Andres Rodriguez|dreamstime.com

Classics—this week I discovered two online libraries that feature short story classics. I cherry picked writers of times past and disparate cultures: three Russians, two French, one Colombian and one Englishman—all men, I note, so I’ll have to dedicate a week to the women.

 

 Week Three 

 

RUSSIAN

“One Autumn Night”, by Maxim Gorky www.classicreader.com
“God Sees the Truth, But Waits”, by Leo Tolstoy www.classicreader.com
“About Love”, by Anton Chekhov www.classicreader.com

Borders shift; not so the Russian soul, at least not early in the last century. It remained socially conscious and focused on themes of suffering and sacrifice. Tolstoy told his story plainly, in parable fashion. Chekhov adopted a bourgeoisie tone (ala F. Scott Fitzgerald) and led us through a maze of manners and mores, where he bared Pavel’s soul, and the guests sympathized politely. Gorky’s approach was the most modern:

–everything around me was bankrupt, barren, and dead, and the sky flowed with undryable tears…

Who is writing Russian novels today?

 

FRENCH

“The High Constable’s Wife”, by Honore de Balzac www.classicreader.com
Did the French invent purple prose? The editor of The Canary Press cautions, “don’t fall prey to cleverness and trickery. Tell the [explicative deleted] story if it needs to be told.” In this case, cleverness and trickery are the story.

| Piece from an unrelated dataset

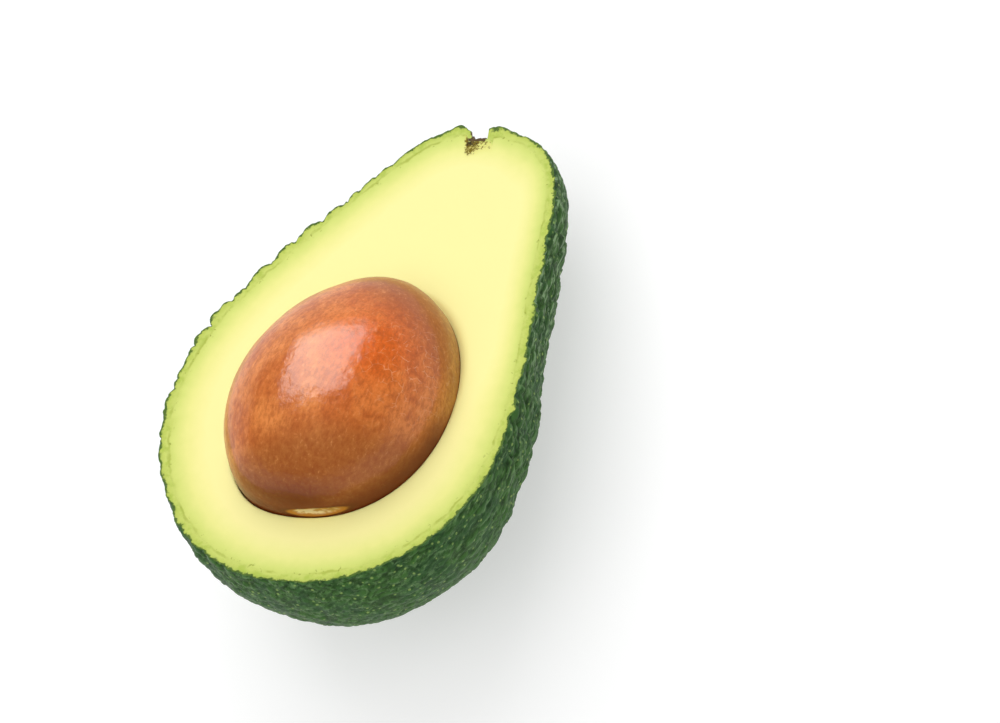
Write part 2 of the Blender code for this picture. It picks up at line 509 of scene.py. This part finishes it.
def make_skin(material):
    """Rind: pebbled outside pressed flat where it lies, cut edge, smooth inside."""
    directions = rays(descents(SKIN_DOWN, 1.5))
    hit, facing = surface(fruit_level, directions)
    height, beads = relief(hit)
    outer = dented(moved(hit, directions, facing, height))
    inner = dented(inside_rind(hit, directions, facing, 0.0), PIT_LINING)
    outside = lay(outer)
    outside[..., 2] = np.maximum(outside[..., 2], 0)
    cork = cork_share(hit)
    bottom, bottom_facing = surface(fruit_level, straight(-1))
    under_stone = moved(bottom, straight(-1), bottom_facing, -SKIN_THICKNESS)

    rings = Rings("depth", "bead", "cork")
    pole = lay(bottom)
    pole[:, 2] = np.maximum(pole[:, 2], 0)
    rings.add_laid(pole, depth=0, bead=0.5, cork=0)
    for row in reversed(range(SKIN_DOWN)):
        rings.add_laid(outside[row], depth=0, bead=beads[row], cork=cork[row])
    for share in RIM_SHARES:
        ring = outer[0] + (inner[0] - outer[0]) * share
        torn = np.maximum(cork[0], torn_share(ring))
        rings.add(ring, depth=SKIN_THICKNESS * share, bead=0.5, cork=torn)
    for row in np.linspace(0, SKIN_DOWN - 1, HIDDEN_DOWN).astype(int):
        rings.add(inner[row], depth=SKIN_THICKNESS, bead=0.5, cork=cork[row])
    rings.add(under_stone, depth=SKIN_THICKNESS, bead=0.5, cork=0)
    hand_over(rings.build("rind"), "skin", material)


def socket_lip():
    """Width of the socket's rounded edge for each ray."""
    off = (TURNS - WIDE_LIP_AT + math.pi) % (2 * math.pi) - math.pi
    return LIP + (WIDE_LIP - LIP) * np.exp(-(off / WIDE_LIP_SPREAD)**2)


def make_flesh(material):
    """Flesh: outside against the rind, flat cut face, rounded edge and socket for the stone."""
    directions = rays(descents(SKIN_DOWN, 1.5)[::4])
    hit, facing = surface(fruit_level, directions)
    outer = inside_rind(hit, directions, facing, SLIT)
    socket, socket_facing = surface(stone_level, directions)
    socket = moved(socket, directions, socket_facing, SOCKET_SLIT + stone_bulge(directions))
    bottom, bottom_facing = surface(fruit_level, straight(-1))
    under_skin = moved(bottom, straight(-1), bottom_facing, -SKIN_THICKNESS - SLIT)
    bottom, bottom_facing = surface(stone_level, straight(-1))
    under_stone = moved(bottom, straight(-1), bottom_facing, SOCKET_SLIT)

    rings = Rings("depth", "stain", "torn")
    rings.add(under_skin, depth=SKIN_THICKNESS, stain=0, torn=0)
    for row in reversed(range(len(directions))):
        ring = flesh_dented(outer[row])
        rings.add(ring, depth=SKIN_THICKNESS, stain=stain_share(ring), torn=torn_share(ring))
    add_cut_face(rings, outer[0], socket[0], hit[0])
    for row in range(len(directions)):
        ring = socket[row].copy()
        ring[:, 2] = np.minimum(ring[:, 2], -LIP_DROP * socket_lip())
        rings.add(ring, depth=LENGTH, stain=0, torn=0)
    rings.add(under_stone, depth=LENGTH, stain=0, torn=0)
    hand_over(rings.build("flesh_cut"), "flesh", material)


def flesh_dented(points):
    return dented(points, PIT_LINING + SLIT)


def add_cut_face(rings, outer, socket, outline):
    """Rings over the flat cut face from the rind inwards, then over the socket's rounded edge."""
    lip = socket_lip()
    run = outer - socket
    reach = np.linalg.norm(run, axis=-1)
    for share in (np.arange(1, FLESH_ACROSS) / FLESH_ACROSS)**1.25:
        add_cut_ring(rings, outer - run * share * (1 - lip / reach)[:, None], outline)
    for share in np.linspace(1, 0, 9)[1:-1]:
        ring = socket + run * (share * lip / reach)[:, None]
        ring[:, 2] -= LIP_DROP * lip * (1 - share)**2.2
        add_cut_ring(rings, ring, outline)


def add_cut_ring(rings, ring, outline):
    """One ring across the cut face; its depth is the distance to the fruit's outline, or more."""
    ring = flesh_dented(ring)
    gaps = ring[:, None, :2] - outline[None, :, :2]
    depth = np.sqrt(np.min(np.sum(gaps**2, axis=-1), axis=1))
    narrower = smooth_step(*NARROWER_ALONG, ring[:, 0]) * smooth_step(*NARROWER_ACROSS, ring[:, 1])
    depth = SKIN_THICKNESS + (depth - SKIN_THICKNESS) * (1 + NARROWER_BY * narrower)
    rings.add(ring, depth=depth, stain=stain_share(ring), torn=torn_share(ring))


def stone_bulge(directions):
    """How far the stone stands out from its egg shape along each ray."""
    angle = np.arctan2(directions[..., 1], directions[..., 0])
    level = np.hypot(directions[..., 0], directions[..., 1])
    bulge = np.zeros(angle.shape)
    for middle, half_width, height in STONE_BULGES:
        off = (angle - middle + math.pi) % (2 * math.pi) - math.pi
        bulge += height * np.exp(-(off / half_width)**2) * level**4
    return bulge


def make_stone(material):
    """Stone: an egg, a little uneven, with the pale patch at its blunt end sunk in."""
    climbs = descents(STONE_DOWN // 2, 1.35)
    directions = rays(np.concatenate([-climbs[:0:-1], climbs]))
    hit, facing = surface(stone_level, directions)
    broad = per_point(lambda p: noise.noise(p / (11 * MM)), hit)
    small = per_point(lambda p: noise.noise(p / (2.5 * MM)), hit)
    lumps = np.minimum(BROAD_LUMPS * broad + SMALL_LUMPS * small, LUMP_LIMIT) * MM
    base = patch(hit, BASE_MIDDLE, BASE_HALF_SIZE)
    rise = lumps + stone_bulge(directions) - BASE_DEPTH * smooth_step(0.3, 0.8, base)
    points = moved(hit, directions, facing, rise)
    top = surface(stone_level, straight(1))[0]
    bottom = surface(stone_level, straight(-1))[0]

    rings = Rings("base", "blush", "dusk", "tip", "gold", "shade", "veined")
    add_stone_ring(rings, top, 0)
    for ring, share in zip(points, base):
        add_stone_ring(rings, ring, share)
    add_stone_ring(rings, bottom, 0)
    hand_over(rings.build("stone_body"), "stone", material)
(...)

Balzac’s words, the more the better, celebrate La Comedie humaine in high style:

Who does not love the warm attack of life when it flows thus round the heat and engulfs everything?

“Mateo Falcone”, by Prosper Merimee www.classicshorts.com
A dramatist and the author of “Carmen”, Merimee gives us a gripping tale of outlaw life in the maquis in Corsica. Honor among thieves takes a shocking turn. In less than 5,000 words, Merimee captures centuries of culture in one Mateo Falcone.

ENGLISH

“Misunderstood”, by P.G. Wodehouse www.classicreader.com
Early in the story, Wodehouse nails his character’s mettle is this delicious sentence:

His was one of those just-as-good cheap-substitute minds, incapable of harbouring more than one idea at a time…

I grinned my way through the trials of petulant “Spider” Buffin, who must have been the original dumb crook.

COLOMBIAN

“Eyes of a Blue Dog”, by Gabriel Garcia Marquez www/classicshorts.com
Marquez messes around in a dreamer’s monkey mind and pulls up the recurring dream, often unremembered. To me, reading Marquez is liking tasting something new and you tell yourself your don’t like it and your conscious says: “hang in there”, and you ask, “Why not ‘Blue Eyes of a Dog’,” and she tells you: “go with it.”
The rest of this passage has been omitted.